There seems to be some difficulty in understanding the word "run."  Imagine, if you will, that your job is to run a generator in an apartment block.  That is, you're here to make the electricity work.  You're not in charge of what the tenets will do with it ... and if you fit the profile of the sort of people who do this kind or work, you don't give a fuck.  You're impartial about that.  You're committed to one thing: make the energy flow.

This is your job as DM.  Make the world work.  Let the players decide what they'll do in your working world.  Wait and see what happens.

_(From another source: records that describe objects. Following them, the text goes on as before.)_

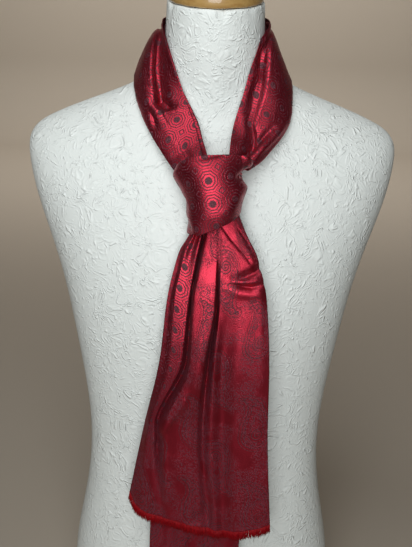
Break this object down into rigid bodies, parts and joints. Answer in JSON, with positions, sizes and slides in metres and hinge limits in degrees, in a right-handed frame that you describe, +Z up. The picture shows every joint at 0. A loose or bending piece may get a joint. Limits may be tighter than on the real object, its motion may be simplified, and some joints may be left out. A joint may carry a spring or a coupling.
{
  "type": "woven scarf tied on a torso display form",
  "caption": "Woven satin dress scarf with cut fringe, tied in a knot round the neck of a limbless torso form with a turned neck cap.",
  "frame": {"origin": "middle of the form's flat underside, on the floor", "axes": "+Z up; the front with the knot faces -Y; the viewer's right is +X"},
  "size_m": [0.448, 0.2671, 0.8608],
  "materials": {
    "scarf_cloth": "red and black jacquard satin",
    "fringe_yarn": "cut red yarn",
    "form_skin": "moulded pulp shell with a fibrous white paper skin",
    "cap_wood": "turned wood, golden lacquer"
  },
  "bodies": {
    "root": {"dress_form": "form_skin", "neck_cap": "cap_wood", "neck_band": "scarf_cloth", "knot_wrap": "scarf_cloth", "knot_under_wrap": "scarf_cloth", "knot_core": "scarf_cloth", "front_tail": "scarf_cloth", "back_tail": "scarf_cloth", "front_fringe": "fringe_yarn", "back_fringe": "fringe_yarn"}
  },
  "joints": []
}
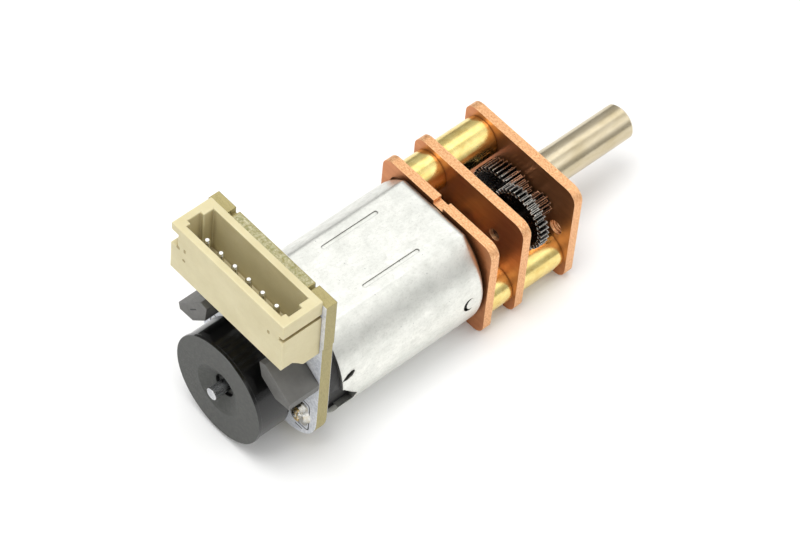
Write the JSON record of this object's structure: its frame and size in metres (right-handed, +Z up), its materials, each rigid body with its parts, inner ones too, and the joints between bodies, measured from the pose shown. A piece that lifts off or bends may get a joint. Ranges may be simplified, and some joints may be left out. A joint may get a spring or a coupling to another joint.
{
  "type": "micro gearmotor with encoder",
  "caption": "Small brushed gearmotor: flatted steel can, open spur gearbox between copper-coloured plates, D-shaft, and a magnetic encoder board with an upright pin header.",
  "frame": {"origin": "centre of the front plate's outer face, on the output shaft's axis", "axes": "+X along the output shaft, away from the motor; +Z up, towards the encoder's connector; +Y to the left seen from behind the motor"},
  "size_m": [0.0412, 0.0128, 0.0184],
  "materials": {
    "copper_plate": "copper-plated, satin, with sheared edges",
    "brass": "turned, bright",
    "screw_steel": "bright zinc",
    "bronze": "sintered, oiled",
    "shaft_steel": "ground and nickel-plated",
    "black_steel": "black oxide, oiled",
    "zinc_steel": "bright zinc plating with a mottled grain",
    "ferrite": "matte",
    "core_steel": "stacked laminations",
    "copper_wire": "enamelled, glossy",
    "commutator_copper": "polished by the brushes",
    "black_plastic": "moulded, satin",
    "white_nylon": "moulded",
    "contact_metal": "gold-plated spring metal",
    "board": "glass-epoxy board, white solder mask behind",
    "beige_nylon": "moulded, satin",
    "tinned_pin": "tin-plated",
    "sensor_epoxy": "moulded epoxy, fine grain",
    "bonded_magnet": "moulded plastic-bonded ferrite",
    "chip_black": "ceramic body with tinned ends",
    "solder": "bright, slightly lumpy"
  },
  "bodies": {
    "root": {"front_plate": "copper_plate", "mid_plate": "copper_plate", "rear_plate": "copper_plate", "front_sleeves": "brass", "rear_sleeves": "brass", "gearbox_screws": "screw_steel", "motor_screws": "screw_steel", "output_bush": "bronze", "output_washer": "black_steel", "first_gear_pin": "screw_steel", "first_gear_retainer": "black_steel", "motor_can": "zinc_steel", "front_bearing": "bronze", "rear_bearing": "bronze", "stator_magnets": "ferrite", "magnet_clip": "zinc_steel", "end_cap": "black_plastic", "brushes": "contact_metal", "motor_terminals": "contact_metal", "encoder_board": "board", "connector_housing": "beige_nylon", "connector_pins": "tinned_pin", "hall_sensor_a": "sensor_epoxy", "hall_sensor_b": "sensor_epoxy", "sensor_leads": "tinned_pin", "board_passives": "chip_black", "solder_joints": "solder"},
    "rotor": {"motor_shaft": "screw_steel", "armature_core": "core_steel", "armature_windings": "copper_wire", "commutator_hub": "black_plastic", "commutator_segments": "commutator_copper", "thrust_washers": "white_nylon", "motor_pinion": "brass", "encoder_magnet": "bonded_magnet"},
    "first_gear": {"first_wheel": "brass", "first_pinion": "black_steel"},
    "second_gear": {"second_wheel": "black_steel", "second_pinion": "black_steel"},
    "third_gear": {"third_wheel": "black_steel", "third_pinion": "black_steel"},
    "output": {"output_shaft": "shaft_steel", "output_gear": "black_steel"}
  },
  "joints": [
    {"name": "rotor_spin", "type": "hinge", "parent": "root", "child": "rotor", "pos_m": [-0.02, 0, 0], "axis": [1, 0, 0], "continuous": true},
    {"name": "first_gear_spin", "type": "hinge", "parent": "root", "child": "first_gear", "pos_m": [-0.006, 0.00309, -0.00185], "axis": [1, 0, 0], "continuous": true},
    {"name": "second_gear_spin", "type": "hinge", "parent": "root", "child": "second_gear", "pos_m": [-0.004, 0, 0], "axis": [1, 0, 0], "continuous": true},
    {"name": "third_gear_spin", "type": "hinge", "parent": "root", "child": "third_gear", "pos_m": [-0.003, -0.00309, 0.00185], "axis": [1, 0, 0], "continuous": true},
    {"name": "output_spin", "type": "hinge", "parent": "root", "child": "output", "pos_m": [0, 0, 0], "axis": [1, 0, 0], "continuous": true}
  ],
  "couplings": [
    {"joint": "first_gear_spin", "follows": "rotor_spin", "ratio": -0.4375},
    {"joint": "second_gear_spin", "follows": "rotor_spin", "ratio": 0.1625},
    {"joint": "third_gear_spin", "follows": "rotor_spin", "ratio": -0.073864},
    {"joint": "output_spin", "follows": "rotor_spin", "ratio": 0.019438}
  ]
}
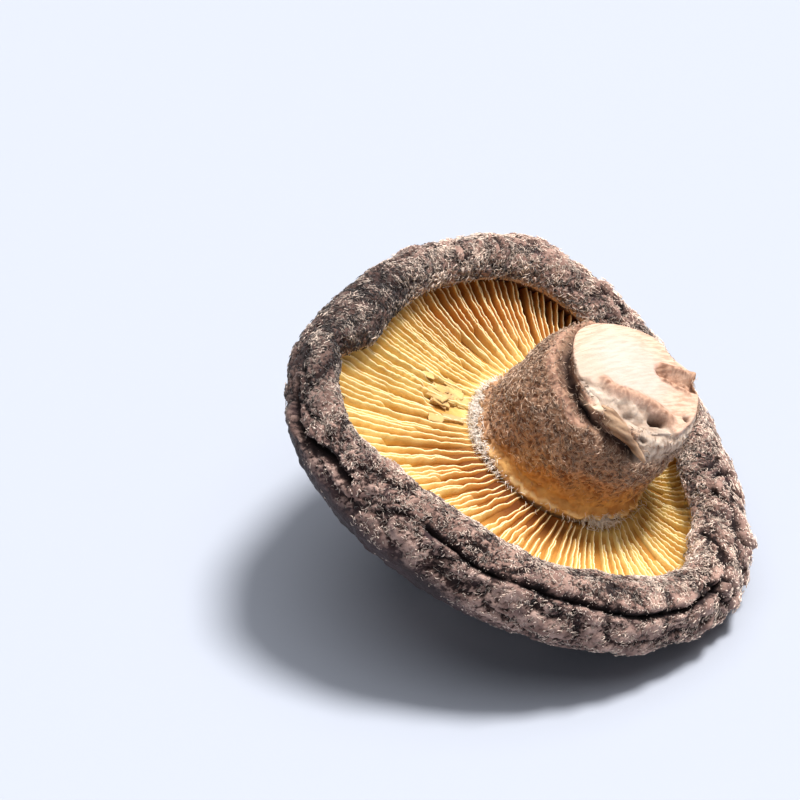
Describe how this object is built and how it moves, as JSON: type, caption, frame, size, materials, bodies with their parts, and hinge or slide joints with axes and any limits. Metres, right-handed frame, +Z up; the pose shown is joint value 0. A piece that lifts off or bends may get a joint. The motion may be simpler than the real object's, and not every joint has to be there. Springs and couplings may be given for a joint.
{
  "type": "dried shiitake mushroom",
  "caption": "Dried shiitake mushroom lying on its cap's flank with the gills up: domed cap with a rolled wrinkled rim, radiating gills and a short trimmed stem.",
  "frame": {"origin": "middle of the footprint, on the surface that the mushroom lies on", "axes": "+Z up, away from that surface; +X towards the low side of the tilted cap, so the gills face up and towards +X"},
  "size_m": [0.0422, 0.0474, 0.026],
  "materials": {
    "cap": "dry wrinkled skin, woolly grey-brown on the rim and smooth dark brown on the crown",
    "gills": "dry golden yellow blades with pale ragged edges",
    "stem": "tan felt, with bare cream flesh on the cut end"
  },
  "bodies": {
    "root": {"cap": "cap", "gills": "gills", "stem": "stem"}
  },
  "joints": []
}
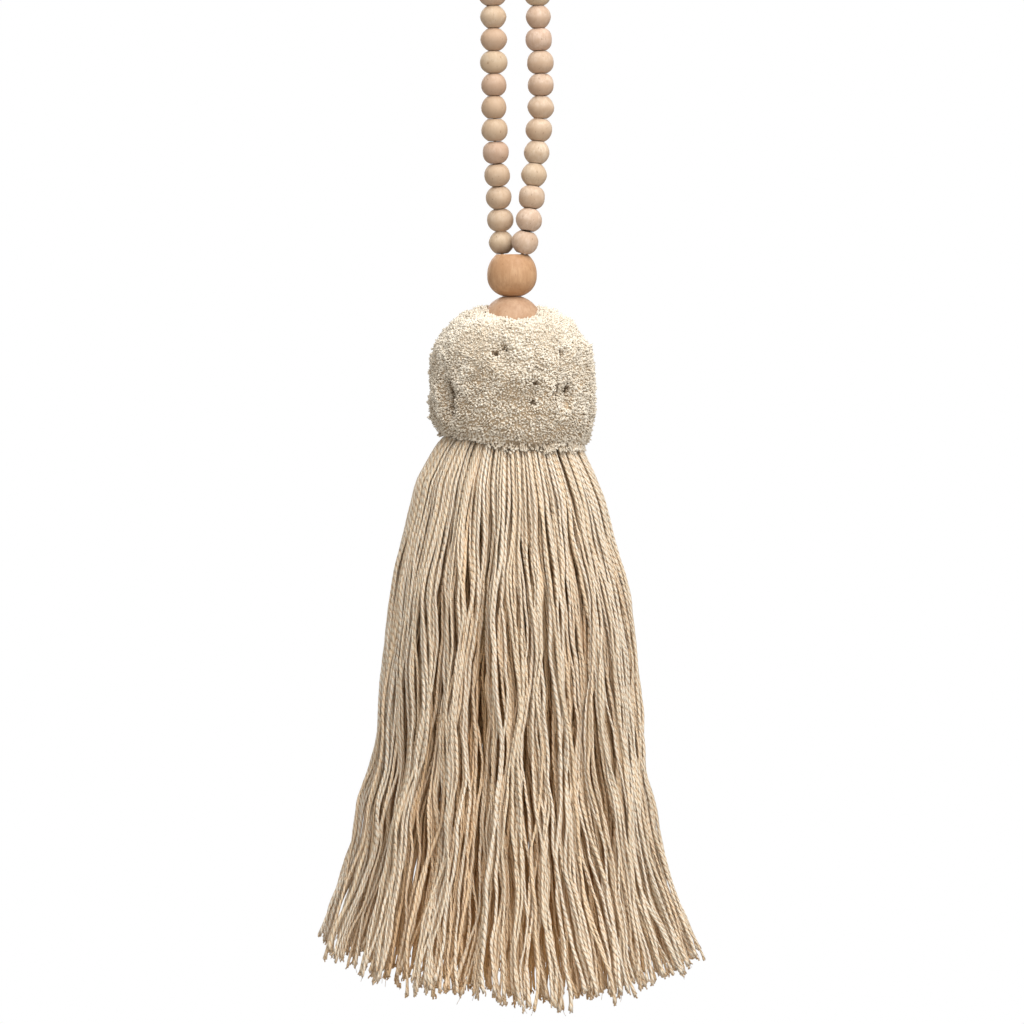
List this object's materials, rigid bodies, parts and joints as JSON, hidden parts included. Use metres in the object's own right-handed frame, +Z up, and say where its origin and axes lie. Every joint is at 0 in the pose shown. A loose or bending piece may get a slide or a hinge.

Took me all day to write this.  This morning I accidently overwrote a new file with an old one, destroying a day and a half of work.  When I climbed out of bed this morning, everything associated with seafood, fish oil and whaling was done.  Now it's gone and I have to do it again.  Not my first time as a writer, but it's had me gently furious all day.  If some of that leaked into the post above, my apologies.  I had intended to be positive, but that's an uphill climb for me just now.


  1. It can be very tempting, once something is designed, to put it in use and see how the party reacts to it (or, more likely, how they praise you for your genius).

    The advice to patience is excellent. And there's always so much to work on that we should be doing anyway.

  2. Understood...I've lost work before and I understand how it can color one's mood very black indeed.

    RE Impartiality

    I like the "running a generator" analogy. Good stuff.

  3. Wise words indeed. I will keep them foremost in mind when I start running.